# Written task:
Report every line in the listing that contains the string "lifts".

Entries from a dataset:
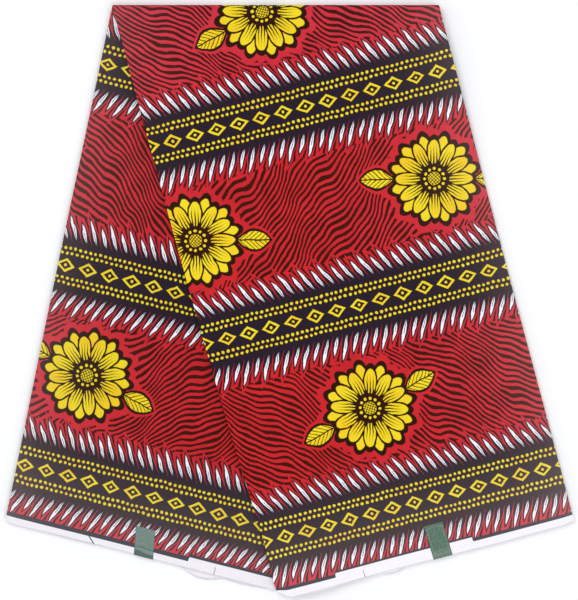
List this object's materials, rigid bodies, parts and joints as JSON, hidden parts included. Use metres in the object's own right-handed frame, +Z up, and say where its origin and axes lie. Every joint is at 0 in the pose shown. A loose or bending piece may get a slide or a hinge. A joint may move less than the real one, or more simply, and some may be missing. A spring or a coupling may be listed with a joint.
{
  "type": "folded ankara fabric",
  "caption": "Length of wax-print cotton, pleated into a flat strip and folded over its middle, with its selvage ends fanned apart below and a plain label stuck over each.",
  "frame": {"origin": "centre of the folded cloth's footprint, on the surface that it lies on", "axes": "+Z up, away from the surface it lies on; +Y along the cloth towards its top fold; +X to the right, seen from above with the top fold uppermost"},
  "size_m": [0.5969, 0.6208, 0.0146],
  "materials": {
    "printed_cotton": "satin",
    "pleated_cotton": "matte",
    "label": "satin"
  },
  "bodies": {
    "root": {"front_panel": "printed_cotton", "back_panel": "printed_cotton", "hidden_layers": "pleated_cotton", "label_front": "label", "label_back": "label"}
  },
  "joints": []
}
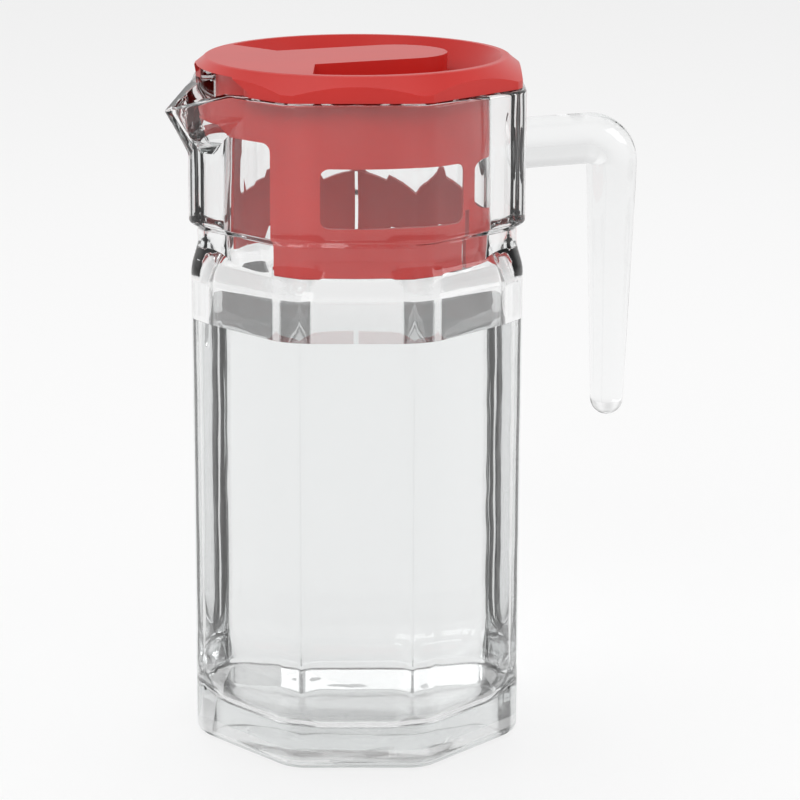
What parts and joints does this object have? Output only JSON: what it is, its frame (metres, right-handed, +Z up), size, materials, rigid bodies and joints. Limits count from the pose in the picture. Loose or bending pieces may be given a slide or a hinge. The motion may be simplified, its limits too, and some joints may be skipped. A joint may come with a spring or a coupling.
{
  "type": "glass pitcher with lid",
  "caption": "Octagonal clear glass pitcher with a pulled pouring spout, a hooked glass handle and a lift-off plastic lid whose windowed sleeve fills the collar.",
  "frame": {"origin": "centre of the jug's flat base, on the axis of the body and the collar", "axes": "+Z up along the jug's axis; handle along +X; spout along -X; corners of the octagon at 0, 45, 90 degrees and so on"},
  "size_m": [0.1826, 0.1248, 0.2446],
  "materials": {
    "jug_glass": "clear polished pressed glass",
    "handle_glass": "clear fire-polished glass",
    "cap_plastic": "satin",
    "sleeve_plastic": "satin"
  },
  "bodies": {
    "jug": {"glass_jug": "jug_glass", "glass_handle": "handle_glass"},
    "lid": {"lid_cap": "cap_plastic", "lid_sleeve": "sleeve_plastic"}
  },
  "joints": [
    {"name": "lid_lift", "type": "slide", "parent": "jug", "child": "lid", "axis": [0, 0, 1], "range_m": [0, 0.08]}
  ]
}
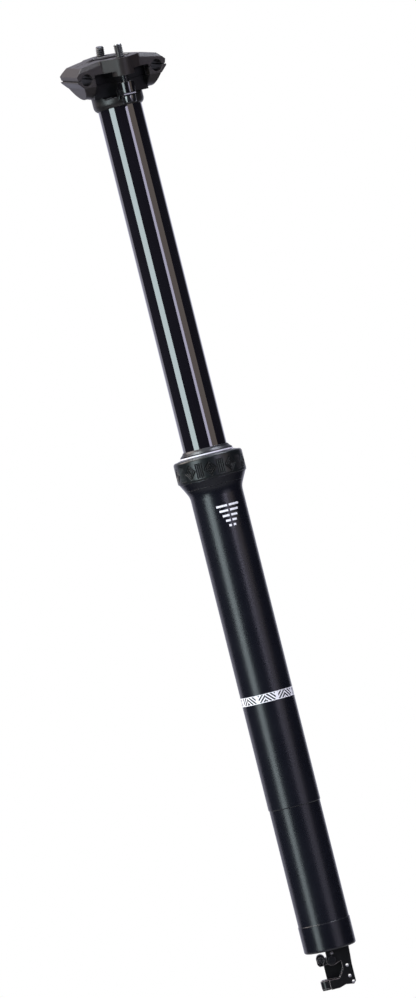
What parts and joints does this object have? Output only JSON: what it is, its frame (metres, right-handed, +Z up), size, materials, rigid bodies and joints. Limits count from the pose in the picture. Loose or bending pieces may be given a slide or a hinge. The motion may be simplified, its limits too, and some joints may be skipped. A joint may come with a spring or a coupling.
{
  "type": "dropper seatpost",
  "caption": "Telescoping bicycle seatpost with a sprung sliding stanchion, a tilting rail clamp on pivoting bolts, and a cable lever at its foot that lifts the valve pin.",
  "frame": {"origin": "on the post's axis, at the top of the straight seat tube portion where the flare starts", "axes": "+Z up the post towards the saddle, -Y towards the front of the bicycle, rails along Y, +X across the post"},
  "size_m": [0.056, 0.0561, 0.5752],
  "materials": {
    "satin_black": "satin black anodised aluminium tube",
    "collar_black": "satin black anodised turned aluminium",
    "grip_rubber": "matte moulded rubber with a relief pattern",
    "bright_ring": "bright turned aluminium",
    "seal_rubber": "smooth black seal rubber",
    "foam": "oiled open foam",
    "bushing_plastic": "dark grey bearing plastic",
    "rod_steel": "ground and plated steel rod",
    "fastener_black": "black oxide steel",
    "bare_aluminium": "plain turned aluminium",
    "actuator_black": "fine bead-blasted black anodised aluminium",
    "pin_steel": "plain turned steel",
    "stanchion_black": "polished hard black anodised aluminium",
    "crown_black": "polished black anodised forging",
    "key_brass": "plain brass keys",
    "clamp_grey": "matte dark grey anodised forging",
    "barrel_grey": "plain turned steel barrel"
  },
  "bodies": {
    "outer_body": {"outer_tube": "satin_black", "seal_collar": "collar_black", "grip_sleeve": "grip_rubber", "accent_ring": "bright_ring", "wiper_seal": "seal_rubber", "foam_ring": "foam", "collar_seal": "seal_rubber", "upper_bushing": "bushing_plastic", "end_cap": "collar_black", "cap_seal": "seal_rubber", "damper_rod": "rod_steel", "rod_nut": "fastener_black", "bottom_bumper": "seal_rubber", "damper_piston": "bare_aluminium", "piston_ring": "bushing_plastic", "actuator_bracket": "actuator_black", "bracket_lock_ring": "collar_black", "housing_stop": "actuator_black", "lever_pin": "pin_steel", "lever_clip": "pin_steel"},
    "stanchion_body": {"stanchion_tube": "stanchion_black", "head_crown": "crown_black", "lower_bushing": "bushing_plastic", "guide_keys": "key_brass", "cylinder_tube": "bare_aluminium", "rod_gland": "bare_aluminium", "rod_seal": "seal_rubber", "top_plug": "bare_aluminium", "retaining_clip": "pin_steel"},
    "floating_piston_body": {"floating_piston": "bare_aluminium", "floating_ring": "bushing_plastic"},
    "saddle_clamp_body": {"upper_clamp": "clamp_grey", "lower_cradle": "clamp_grey"},
    "front_bolt_body": {"front_bolt": "fastener_black", "front_washer": "fastener_black"},
    "rear_bolt_body": {"rear_bolt": "fastener_black", "rear_washer": "fastener_black"},
    "front_nut_body": {"front_nut": "fastener_black"},
    "rear_nut_body": {"rear_nut": "fastener_black"},
    "lever_body": {"cable_lever": "actuator_black"},
    "barrel_body": {"cable_barrel": "barrel_grey", "set_screw": "fastener_black"},
    "valve_body": {"valve_tappet": "pin_steel", "valve_pin": "rod_steel", "valve_poppet": "pin_steel"}
  },
  "joints": [
    {"name": "stanchion_slide", "type": "slide", "parent": "outer_body", "child": "stanchion_body", "axis": [0, 0, 1], "range_m": [-0.2, 0], "stiffness_N_per_m": 400, "springref_m": 0.6},
    {"name": "saddle_tilt", "type": "hinge", "parent": "stanchion_body", "child": "saddle_clamp_body", "pos_m": [0, 0, 0.233], "axis": [1, 0, 0], "range_deg": [-7, 5]},
    {"name": "front_bolt_swing", "type": "hinge", "parent": "stanchion_body", "child": "front_bolt_body", "pos_m": [0, -0.0213, 0.241], "axis": [1, 0, 0], "range_deg": [-10.66, 7.62]},
    {"name": "rear_bolt_swing", "type": "hinge", "parent": "stanchion_body", "child": "rear_bolt_body", "pos_m": [0, 0.0202, 0.2446], "axis": [1, 0, 0], "range_deg": [-8.58, 6.13]},
    {"name": "front_nut_turn", "type": "hinge", "parent": "saddle_clamp_body", "child": "front_nut_body", "pos_m": [0, -0.02323, 0.25937], "axis": [1, 0, 0], "range_deg": [-3.66, 2.62]},
    {"name": "rear_nut_turn", "type": "hinge", "parent": "saddle_clamp_body", "child": "rear_nut_body", "pos_m": [0, 0.01281, 0.26572], "axis": [1, 0, 0], "range_deg": [-1.58, 1.13]},
    {"name": "lever_turn", "type": "hinge", "parent": "outer_body", "child": "lever_body", "pos_m": [-0.00076, 0.00025, -0.2824], "axis": [-0.309, -0.9511, 0], "range_deg": [0, 20]},
    {"name": "barrel_turn", "type": "hinge", "parent": "lever_body", "child": "barrel_body", "pos_m": [-0.00694, 0.00226, -0.2818], "axis": [-0.309, -0.9511, 0], "range_deg": [-20, 0]},
    {"name": "valve_pin_slide", "type": "slide", "parent": "outer_body", "child": "valve_body", "axis": [0, 0, 1], "range_m": [0, 0.000917], "stiffness_N_per_m": 100, "springref_m": -0.0005},
    {"name": "floating_piston_slide", "type": "slide", "parent": "stanchion_body", "child": "floating_piston_body", "axis": [0, 0, 1], "range_m": [0, 0.0555]}
  ],
  "couplings": [
    {"joint": "front_bolt_swing", "follows": "saddle_tilt", "ratio": 1.522},
    {"joint": "rear_bolt_swing", "follows": "saddle_tilt", "ratio": 1.225},
    {"joint": "front_nut_turn", "follows": "saddle_tilt", "ratio": 0.522},
    {"joint": "rear_nut_turn", "follows": "saddle_tilt", "ratio": 0.225},
    {"joint": "lever_turn", "follows": "valve_pin_slide", "rad_per_m": 380.5},
    {"joint": "barrel_turn", "follows": "valve_pin_slide", "rad_per_m": -380.5},
    {"joint": "floating_piston_slide", "follows": "stanchion_slide", "ratio": -0.27701}
  ]
}
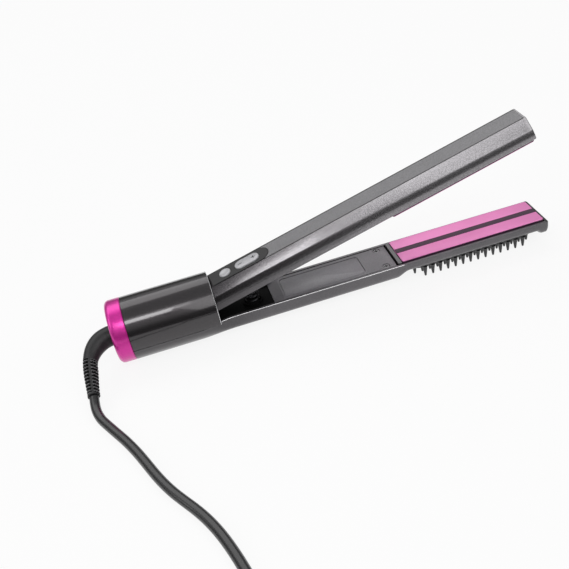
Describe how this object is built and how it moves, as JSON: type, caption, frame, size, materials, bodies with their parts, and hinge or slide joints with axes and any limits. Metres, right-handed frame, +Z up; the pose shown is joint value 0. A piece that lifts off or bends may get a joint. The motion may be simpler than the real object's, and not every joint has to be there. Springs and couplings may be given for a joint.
{
  "type": "hair straightener curler",
  "caption": "Slim hair straightener and curler with round handle, hinged arms, floating plate, comb under the lower jaw and swivelling cord; modelled open.",
  "frame": {"origin": "centre of the casing's footprint on the table, under the middle between the collar's rear face and the lower jaw's tip", "axes": "+X from the handle to the jaw tips, +Y across to the far side of the picture, +Z up off the table"},
  "size_m": [0.2909, 0.396, 0.0836],
  "materials": {
    "shell": "dark charcoal with fine glitter",
    "arm_grey": "satin dark grey",
    "collar": "satin magenta",
    "black_matte": "matte black",
    "black_gloss": "gloss black",
    "panel_grey": "matte grey",
    "steel": "zinc plated",
    "screw": "zinc plated",
    "dark_screw": "black zinc",
    "silicone": "silicone foam",
    "plate": "pink ceramic coating",
    "stripe": "dark violet inlay",
    "ceramic": "white ceramic",
    "board": "green solder mask",
    "button": "satin silver",
    "cord": "matt dark grey rubber",
    "pins": "nickel plated"
  },
  "bodies": {
    "handle": {"upper_handle_shell": "shell", "lower_arm_shell": "arm_grey", "end_collar": "collar", "end_cap": "black_matte", "hinge_bracket": "steel", "bracket_screws": "screw", "hinge_pin": "steel", "hinge_tray": "black_gloss", "opening_spring": "steel", "inner_cover": "arm_grey", "inset_panel": "panel_grey", "cover_screws": "dark_screw", "lower_plate_carrier": "shell", "plate_pads": "silicone", "comb": "black_matte", "circuit_board": "board", "board_screws": "screw", "cord_run": "cord", "cord_hank": "cord", "cord_tail": "cord", "hank_tie": "black_matte", "plug_body": "black_matte", "plug_pins": "pins"},
    "floating_plate": {"lower_plate": "plate", "lower_stripe": "stripe", "lower_heater": "ceramic"},
    "upper_arm": {"upper_arm_shell": "shell", "top_panel": "panel_grey", "control_panel": "black_gloss", "button_board": "board", "upper_inner_cover": "shell", "upper_cover_screws": "dark_screw", "upper_plate_carrier": "shell", "upper_plate": "plate", "upper_stripe": "stripe", "upper_heater": "ceramic"},
    "power_button": {"power_button": "button"},
    "temperature_rocker": {"temperature_rocker": "button"},
    "cord_swivel": {"swivel_barrel": "black_matte", "cord_elbow": "cord"}
  },
  "joints": [
    {"name": "arm_hinge", "type": "hinge", "parent": "handle", "child": "upper_arm", "pos_m": [-0.0835, 0, 0.024], "axis": [0, 1, 0], "range_deg": [0, 14.2], "stiffness_Nm_per_rad": 1, "springref_deg": -14.32, "deforming": ["opening_spring"]},
    {"name": "plate_float", "type": "slide", "parent": "handle", "child": "floating_plate", "axis": [0, 0, -1], "range_m": [0, 0.0008], "stiffness_N_per_m": 4000, "springref_m": -0.0005, "deforming": ["plate_pads"]},
    {"name": "power_press", "type": "slide", "parent": "upper_arm", "child": "power_button", "axis": [0.2453, 0, -0.9694], "range_m": [0, 0.0007], "stiffness_N_per_m": 3000, "springref_m": -0.0003},
    {"name": "temperature_rock", "type": "hinge", "parent": "upper_arm", "child": "temperature_rocker", "pos_m": [-0.04794, 0, 0.03836], "axis": [0, 1, 0], "range_deg": [-3, 3], "stiffness_Nm_per_rad": 0.1},
    {"name": "cord_turn", "type": "hinge", "parent": "handle", "child": "cord_swivel", "pos_m": [-0.135, 0, 0.019], "axis": [1, 0, 0], "range_deg": [-100, 4]}
  ]
}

# Answer:
  "caption": "Telescoping bicycle seatpost with a sprung sliding stanchion, a tilting rail clamp on pivoting bolts, and a cable lever at its foot that lifts the valve pin.",
Describe how this object is built and how it moves, as JSON: type, caption, frame, size, materials, bodies with their parts, and hinge or slide joints with axes and any limits. Metres, right-handed frame, +Z up; the pose shown is joint value 0. A piece that lifts off or bends may get a joint. The motion may be simpler than the real object's, and not every joint has to be there. Springs and couplings may be given for a joint.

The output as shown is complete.